Не обладая качествами, необходимыми вождю, Римский-Корсаков тем не менее силою событий оказался наиболее авторитетным музыкантом в кругу беляевцев. Вместе с Глазуновым и Лядовым он принял деятельное участие в дирижировании концертами, отборе музыкальных сочинений для издания, исполнения и премирования, стал непременным участником хлебосольных беляевских пятниц, стал у Беляева почти своим человеком и музыкальным главой пестрого, а во многом и чуждого ему беляевского кружка. По части музыкальных сведений, широты вкусов и владения сочинительской техникой здесь все обстояло благополучнее, чем в кружке Балакирева шестидесятых годов. Восстановлены были в своих правах великие контрапунктисты во главе с Бахом и светлые гении XVIII века, скрывавшие, начиная с Моцарта, в своей гармонической соразмерности и глубину чувств и смелость выдумки. Снята была опала не только с гениального Шопена, коего уже и Балакирев стал жаловать, но и с талантливого Мендельсона. Беляевцы, среди которых имелось немало бывших учеников Римского-Корсакова, не впадая в особенные заблуждения и запальчивость, были вполне терпимы. Да им и не во имя чего было проявлять запальчивость и нетерпимость. У этой хорошо организованной армии не было ни яркого знамени, ни. особо увлекательной цели. Шли концерты, слабо посещавшиеся публикой. Издавались очень тщательно ноты. Эффект всего этого был несомненен, но трудно уловим. Заметно упал у молодых композиторов интерес к оперному творчеству, появилось влечение к пьесам для фортепиано, струнным квартетам, вообще к камерной музыке. Героический период русской музыки кончился. Бурный поток присмирел и улегся в берега. Смягчилась острота недавних противоречий между балакиревским и консерваторским направлением, между петербургской и московской школой. Жизнь сняла одни спорные вопросы, приглушила значение других, выдвинула новые.

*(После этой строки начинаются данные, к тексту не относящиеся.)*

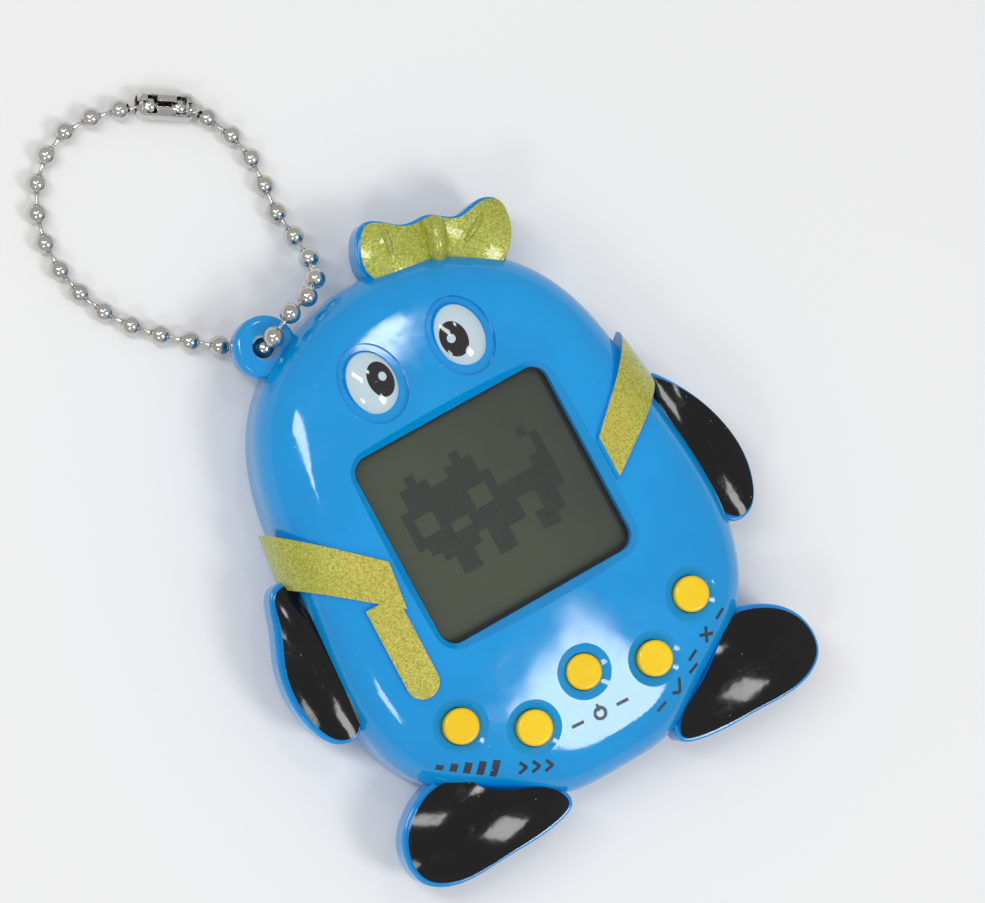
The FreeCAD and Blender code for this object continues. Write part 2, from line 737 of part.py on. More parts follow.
def back_shell():
    """The back half of the case, one moulding."""
    parting = size("parting_height")
    body = tub(0, 0).fuse([lobe_back(points) for points in LOBES] + [lobe_back(BOW)]
                          + [lug_half(size("lug_floor"), parting, size("lug_floor"))])
    body = body.cut(tub(-size("wall"), size("wall")))
    hollows = [lobe_pocket(points, size("lobe_floor") + size("lobe_skin"), parting) for points in LOBES]
    pillars = [boss(x, y, BOSS_RADIUS, 0, parting) for x, y in CASE_SCREWS_FEET]
    body = body.cut([hollow.cut([tub(0, 0)] + pillars) for hollow in hollows])
    posts = [boss(x, y, BOSS_RADIUS, SUNK_FOOT, parting) for x, y in CASE_SCREWS_HEAD]
    posts += [boss(x, y, PEG_FOOT_RADIUS, SUNK_FOOT, size("board_floor")) for x, y in BOARD_PEGS]
    posts += [boss(x, y, PEG_RADIUS, SUNK_FOOT, size("board_floor") + PEG_RISE) for x, y in BOARD_PEGS]
    seat = boss(0, size("buzzer_y"), size("buzzer_radius"), SUNK_FOOT, size("buzzer_floor"))
    seat = seat.cut(boss(0, size("buzzer_y"), size("buzzer_radius") - 1, 0, size("parting_height")))
    body = body.fuse(posts + [seat, battery_box()])
    tools = battery_cuts() + [lug_hole()]
    for places, screw in ((CASE_SCREWS_HEAD, HEAD_SCREW), (CASE_SCREWS_FEET, FOOT_SCREW)):
        for x, y in places:
            tools.append(boss(x, y, HEAD_RECESS_RADIUS, 0, screw["seat"]))
            tools.append(boss(x, y, CLEARANCE_RADIUS, 0, parting))
    for x in SOUND_HOLE_STEPS:
        tools.append(boss(x, size("buzzer_y"), SOUND_HOLE_RADIUS, 0, size("wall") + 1))
    return body.cut(tools)


# ---------------------------------------------------------------- display, board and keypad


def display():
    """The lens and the stack of the liquid-crystal display below it."""
    y = "window_y"
    lens_floor = "frame_floor - lens_thick"
    node(plate("window_lens", rectangle("lens_width", "lens_height", "0", y), lens_floor,
               "lens_thick", "window_corner"), "window_lens")
    node(plate("lcd_front_film", rectangle("film_width", "film_height", "0", y),
               "glass_floor + glass_thick", "film_thick"), "lcd_front_film")
    node(block("lcd_glass", "glass_width", "glass_height", "glass_thick", "0", y, "glass_floor"), "lcd_glass")
    node(block("lcd_back_film", "film_width", "film_height - 2 * zebra_width", "film_thick", "0",
               y + " + zebra_width", "glass_floor - film_thick"), "lcd_back_film")
    holder = plate("lcd_holder", rectangle("holder_width", "holder_height", "0", y),
                   "board_floor + board_thick", "holder_thick")
    opening = rectangle("glass_width + 2 * glass_gap", "glass_height + 2 * glass_gap", "0", y)
    pocket(holder, "lcd_holder_opening", opening, "board_floor + board_thick", "holder_thick")
    node(holder, "lcd_holder")
    node(block("zebra_strip", "zebra_length", "zebra_width",
               "glass_floor - board_floor - board_thick", "0",
               y + " - glass_height / 2 + zebra_width / 2 + zebra_inset",
               "board_floor + board_thick"), "zebra_strip")


def board():
    """The circuit board and what is soldered on its underside."""
    corners = [("-board_half_width + board_head_inset", "board_head_y"),
               ("board_half_width - board_head_inset", "board_head_y"),
               ("board_half_width", "board_head_y - board_head_side"),
               ("board_half_width", "board_foot_y + board_foot_side"),
               ("board_foot_half_width", "board_foot_y"),
               ("-board_foot_half_width", "board_foot_y"),
               ("-board_half_width", "board_foot_y + board_foot_side"),
               ("-board_half_width", "board_head_y - board_head_side")]
    base = plate("circuit_board", corners, "board_floor", "board_thick")
    round_holes(base, "board_peg_holes", BOARD_PEGS, str(PEG_RADIUS + PEG_GAP), "board_floor", "board_thick")
    node(base, "circuit_board")
    blob = ellipsoid(*CHIP_COVER["middle"], size("board_floor"), CHIP_COVER["half"])
    below = Part.makeBox(20, 20, size("board_floor"), V(-10, 0, 0))
    node(solid_feature("chip_cover", blob.common(below)), "chip_cover")
    node(block("timing_crystal", "crystal_length", "crystal_width", "crystal_thick", "crystal_x",
               "crystal_y", "board_floor - crystal_thick"), "timing_crystal")
    chips = []
    for index, (x, y) in enumerate(CHIP_PLACES):
        chips.append(block("chip_part_%d" % index, "chip_length", "chip_width", "chip_thick", str(x), str(y),
                           "board_floor - chip_thick"))
    node(fuse("board_parts", chips), "board_parts")


def keypad():
    """The rubber web, and for each button a cap, a dome and a contact pill."""
    web_floor = "board_floor + board_thick"
    corners = [("-web_half_width", "web_head_y"), ("web_half_width", "web_head_y"),
               ("web_half_width", "web_side_y"), ("web_foot_half_width", "web_foot_y"),
               ("-web_foot_half_width", "web_foot_y"), ("-web_half_width", "web_side_y")]
    web = plate("keypad_web", corners, web_floor, "web_thick")
    round_holes(web, "web_holes", list(BUTTONS.values()), "dome_neck_radius", web_floor, "web_thick")
    node(web, "keypad_web")
    for name, (x, y) in BUTTONS.items():
        button(name, str(x), str(y))


def button(name, x, y):
    """One push button: the hard cap, the rubber dome under its flange and the carbon pill."""
    cap = cylinder(name + "_cap", "button_radius", "button_top - flange_floor", x, y, "flange_floor")
    DOC.recompute()
    rounded = DOC.addObject("Part::Fillet", name + "_cap_rounded")
    rounded.Base = cap
    crown_edge = max(range(len(cap.Shape.Edges)), key=lambda i: cap.Shape.Edges[i].CenterOfMass.z)
    rounded.Edges = [(crown_edge + 1, size("button_crown"), size("button_crown"))]
    flange = cylinder(name + "_flange", "flange_radius", "flange_thick", x, y, "flange_floor")
    pill_top = "board_floor + board_thick + web_thick + pill_thick"
    stem = cylinder(name + "_stem", "stem_radius", "flange_floor - ( %s )" % pill_top, x, y, pill_top)
    node(fuse(name + "_button", [rounded, flange, stem]), name + "_button")
    node(cylinder(name + "_pill", "pill_radius", "pill_thick", x, y, "board_floor + board_thick + web_thick"),
         name + "_pill")
    web_top = "board_floor + board_thick + web_thick"
    rise = "flange_floor - ( %s )" % web_top
    outer = cone(name + "_dome_outer", "dome_foot_radius", "dome_neck_radius", rise, x, y, web_top)
    inner = cone(name + "_dome_inner", "dome_foot_radius - dome_wall", "dome_neck_radius - dome_wall",
                 rise, x, y, web_top)
    node(cut(name + "_dome", outer, inner), name + "_dome")


# ---------------------------------------------------------------- power and sound


def power():
    """The two button cells, their contacts and the leads to the board."""
    for side, name in ((-1, "battery_cell_left"), (1, "battery_cell_right")):
        x = "%d * cell_pitch / 2" % side
        node(cylinder(name, "cell_radius", "cell_thick", x, "battery_y", "cell_floor"), name)
    for side, name in ((-1, "contact_positive"), (1, "contact_negative")):
        node(block(name, str(CONTACT_REACH - CONTACT_INNER_END), str(CONTACT_WIDTH), "film_thick",
                   str(side * (CONTACT_REACH + CONTACT_INNER_END) / 2), "battery_y",
                   "cell_floor + cell_thick"), name)
    node(block("contact_bridge", "cell_pitch + bridge_width", "bridge_width", "film_thick", "0", "battery_y",
               "door_floor + door_thick"), "contact_bridge")


def door():
    """The battery door, a plate with a round lobe for its captive screw."""
    y = "battery_y"
    lobe_y = "battery_y + door_height / 2 + door_lobe_y - door_lobe_radius"
    leaf = block("door_leaf", "door_width", "door_height", "door_thick", "0", y, "door_floor")
    lobe = cylinder("door_lobe", "door_lobe_radius", "door_thick", "0", lobe_y, "door_floor")
    screw_hole = cylinder("door_screw_hole", "shank_radius", "door_thick + 1", "0", lobe_y, "door_floor")
    sink = cylinder("door_screw_sink", "screw_head_radius + screw_sink_gap", "screw_head_thick", "0",
                    lobe_y, "door_floor")
    grips = [block("door_grip_%d" % step, "grip_length", "grip_width", "grip_depth", "0",
                   "grip_y + %d * grip_pitch" % step, "door_floor") for step in range(GRIP_COUNT)]
    node(cut("battery_door", fuse("door_blank", [leaf, lobe]), fuse("door_cuts", [screw_hole, sink] + grips)),
         "battery_door")
    head_top = "door_floor + screw_head_thick"
    shank = cylinder("door_screw_shank", "shank_radius", "door_screw_length", "0", lobe_y, head_top)
    head = cylinder("door_screw_head", "screw_head_radius", "screw_head_thick - screw_sink_gap", "0", lobe_y,
                    "door_floor + screw_sink_gap")
    slots = cross_recess("door", "0", lobe_y, "door_floor")
    node(cut("door_screw", fuse("door_screw_blank", [shank, head]), fuse("door_slots", slots)), "door_screw")


def cross_recess(label, x, y, floor):
    """The two crossed slots that a screwdriver turns."""
    return [block(label + "_slot_a", "slot_length", "slot_width", "slot_depth", x, y, floor),
            block(label + "_slot_b", "slot_width", "slot_length", "slot_depth", x, y, floor)]


def case_screws():
    """The four self-tapping screws that hold the halves together."""
    solids = []
    for places, screw in ((CASE_SCREWS_HEAD, HEAD_SCREW), (CASE_SCREWS_FEET, FOOT_SCREW)):
        for x, y in places:
            solids.append(case_screw(len(solids), x, y, screw))
    node(fuse("case_screws", solids), "case_screws")


def case_screw(number, x, y, screw):
    """One screw, head down, with a cross recess."""
    label = "case_screw_%d" % number
    x, y, seat = str(x), str(y), str(screw["seat"])
    head = cylinder(label + "_head", "screw_head_radius", "screw_head_thick", x, y,
                    seat + " - screw_head_thick")
    shank = cylinder(label + "_shank", "shank_radius", str(screw["length"]), x, y, seat)
    slots = cross_recess(label, x, y, seat + " - screw_head_thick")
    return cut(label, fuse(label + "_blank", [head, shank]), fuse(label + "_slots", slots))


def buzzer():
    """The piezo sounder: a brass disc on its seat with a ceramic layer."""
    node(cylinder("buzzer_disc", "buzzer_radius", "buzzer_thick", "0", "buzzer_y", "buzzer_floor"),
         "buzzer_disc")
    node(cylinder("buzzer_ceramic", "ceramic_radius", "buzzer_thick", "0", "buzzer_y",
                  "buzzer_floor + buzzer_thick"), "buzzer_ceramic")


# ---------------------------------------------------------------- wires and chain


def bend_size(before, corner, after):
    """The turn at a route's point, its arc's radius and how far back the arc starts."""
    first, second = before - corner, after - corner
    turn = math.pi - first.getAngle(second)
    reach = 0.45 * min(first.Length, second.Length)
    return turn, reach / math.tan(turn / 2), reach


def rounded_path(name, route):
    """Straight runs joined by tangent arcs, as one wire."""
    points = [V(*place) for place in route]
    edges = []
    start = points[0]
    radii = []
    for before, corner, after in zip(points, points[1:], points[2:]):
        turn, radius, reach = bend_size(before, corner, after)
        radii.append(radius)
        towards = (before - corner).normalize()
        away = (after - corner).normalize()
        entry, leave = corner + towards * reach, corner + away * reach
        inward = (towards + away).normalize()
        middle = corner + inward * (radius / math.cos(turn / 2) - radius)
        edges.append(Part.LineSegment(start, entry).toShape())
        edges.append(Part.Arc(entry, middle, leave).toShape())
        start = leave
    edges.append(Part.LineSegment(start, points[-1]).toShape())
    print(name, "bend radii:", " ".join("%.1f" % radius for radius in radii))
    return Part.Wire(edges)


def tube(name, route, radius):
    """A round cord swept along a rounded path."""
    path = rounded_path(name, route)
    direction = V(*route[1]) - V(*route[0])
    section = Part.Wire([Part.makeCircle(radius, V(*route[0]), direction)])
    solid = path.makePipeShell([section], True, False)
    expected = math.pi * radius ** 2 * path.Length
    print(name, "length %.1f mm, volume %.2f of %.2f" % (path.Length, solid.Volume, expected))
    if abs(solid.Volume / expected - 1) > 0.02:
        raise RuntimeError(name + " did not sweep cleanly")
    return solid


def wires():
    """The buzzer's and the batteries' short leads."""
    radius = size("wire_radius")
    for name, route in WIRES.items():
        node(solid_feature(name, tube(name, route, radius)), name)


def chain():
    """The ball chain as a plain tube of its beads' size, and the sleeve that joins its ends."""
    bead = size("bead_diameter") / 2
    node(solid_feature("ball_chain", tube("ball_chain", CHAIN_ROUTE, bead)), "ball_chain")
    start, end = V(*CHAIN_ROUTE[CLASP_RUN]), V(*CHAIN_ROUTE[CLASP_RUN + 1])
    along = (end - start).normalize()
    foot = (start + end) * 0.5 - along * (size("clasp_length") / 2)
    sleeve = Part.makeCylinder(size("clasp_radius"), size("clasp_length"), foot, along)
    bore = Part.makeCylinder(bead + CLASP_GAP, size("clasp_length"), foot, along)
    node(solid_feature("chain_clasp", sleeve.cut(bore)), "chain_clasp")


# ---------------------------------------------------------------- the whole toy


def build():
    """Make every sub-part."""
    node(solid_feature("front_shell", front_shell()), "front_shell")
    node(solid_feature("back_shell", back_shell()), "back_shell")
    display()
    board()
    keypad()
    power()
    door()
    case_screws()
    buzzer()
    wires()
    chain()
    DOC.recompute()


def check():
    """Stop unless every object computed and every sub-part is a sound solid."""
    for item in DOC.Objects:
        if "Invalid" in item.State or "Error" in item.State:
            raise RuntimeError(item.Label + " failed: " + str(item.State))
    for item in NODES:
        if item.Shape.isNull() or not item.Shape.isValid():
            raise RuntimeError(item.Label + " has no sound shape")


def export():
    """Write each sub-part to its own file."""
    os.makedirs("parts", exist_ok=True)
    for item in NODES:
        item.Shape.exportStep(os.path.join("parts", item.Label + ".step"))
        print(item.Label, len(item.Shape.Solids), "solid(s), %.1f mm3" % item.Shape.Volume)


build()
check()
export()
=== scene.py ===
import json
import math
import bmesh
import bpy
from mathutils import Matrix, Vector

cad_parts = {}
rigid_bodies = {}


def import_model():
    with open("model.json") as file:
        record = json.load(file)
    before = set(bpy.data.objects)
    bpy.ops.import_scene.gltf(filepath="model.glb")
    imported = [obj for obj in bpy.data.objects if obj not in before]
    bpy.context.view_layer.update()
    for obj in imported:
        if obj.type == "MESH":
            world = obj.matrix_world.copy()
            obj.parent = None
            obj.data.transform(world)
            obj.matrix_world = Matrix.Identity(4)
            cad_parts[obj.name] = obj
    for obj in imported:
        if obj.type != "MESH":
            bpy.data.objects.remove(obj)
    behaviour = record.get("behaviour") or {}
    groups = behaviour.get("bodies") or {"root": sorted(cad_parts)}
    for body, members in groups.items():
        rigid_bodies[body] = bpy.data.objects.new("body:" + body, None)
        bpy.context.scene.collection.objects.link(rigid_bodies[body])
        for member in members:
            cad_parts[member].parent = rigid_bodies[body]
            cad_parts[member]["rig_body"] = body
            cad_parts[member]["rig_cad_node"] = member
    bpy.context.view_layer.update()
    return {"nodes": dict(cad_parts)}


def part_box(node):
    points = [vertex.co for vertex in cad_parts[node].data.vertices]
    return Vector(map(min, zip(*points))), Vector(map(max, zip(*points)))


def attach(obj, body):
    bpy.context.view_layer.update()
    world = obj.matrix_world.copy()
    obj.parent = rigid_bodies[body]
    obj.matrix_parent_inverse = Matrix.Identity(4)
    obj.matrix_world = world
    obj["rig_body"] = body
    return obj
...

К началу девяностых годов колоссально возросло влияние Чайковского. Миновало время, когда Кругликов, рецензируя его новые сочинения, мог писать: «Жалости подобно, на что теперь Чайковский разменивает свой большой и прекрасный талант», а «Итальянское каприччио» называть «позорным». Мировая слава Чайковского была в своем апогее. Исполнение в Петербурге Третьей сюиты, симфонии «Манфред», оперы «Пиковая дама», музыки к балету «Щелкунчик» было каждый раз настоящим событием. Не было причин обходить Чайковского при составлении программ Русских симфонических концертов. 12 декабря 1888 год а он сам в одном из них продирижировал своей оркестровой фантазией «Буря». Возобновилось знакомство с Корсаковым, завязалась дружба с Глазуновым.
В чуть застоявшуюся, чуть грубоватую атмосферу беляевского содружества он внес свежую струю непринужденного дружелюбия и мягкого изящества.
Недаром профессор Петербургской консерватории, прославленный скрипач Л. С. Ауэр называл его маркизом XVIII века. Еще более пленяла непредвзятость и свобода его музыкальных вкусов. Молодежь, воспитанная в строгих балакиревских и корсаковских традициях, от всей души восхищалась безбоязненным отношением Чайковского ко всему легкому, доступному и даже тривиальному. Довольно скоро Петр Ильич перешел на «ты» с Глазуновым и Лядовым (Корсаков говорил «ты» только членам семьи, товарищам времен Морского корпуса и Ф. А. Канилле).
Восхищение личностью и музыкой московского композитора имело и оборотную сторону. «Начиная с этого времени, — писал Корсаков в своих воспоминаниях, имея в виду самый конец 1880-х и начало 1890-х годов, — замечается в беляевском кружке значительное охлаждение и даже немного враждебное отношение к памяти «Могучей кучки» балакиревского периода. Обожание Чайковского и склонность к эклектизму[15]
, напротив, все более растут». «Новые времена — новые птицы… новые птицы — новые песни. Хорошо это сказано! Но птицы у нас не все новые, а поют новые песни хуже старых», — жалуется он Кругликову в мае 1890 года. С болью и негодованием говорил он позднее: «…Новая русская школа, как таковая, совершенно распалась, и даже слово «кучкист», некогда бранное в устах врагов, стало чуть ли что не бранным в глазах тех лиц, которых эта школа, что говорится, вскормила и вспоила, как, например, Лядов и Глазунов». Для Римского-Корсакова этот поворот его ближайших музыкальных друзей был одним из самых тяжелых ударов, какие ему выпадали на долю. Почва уходила у него из-под ног, дело всей жизни лишалось смысла.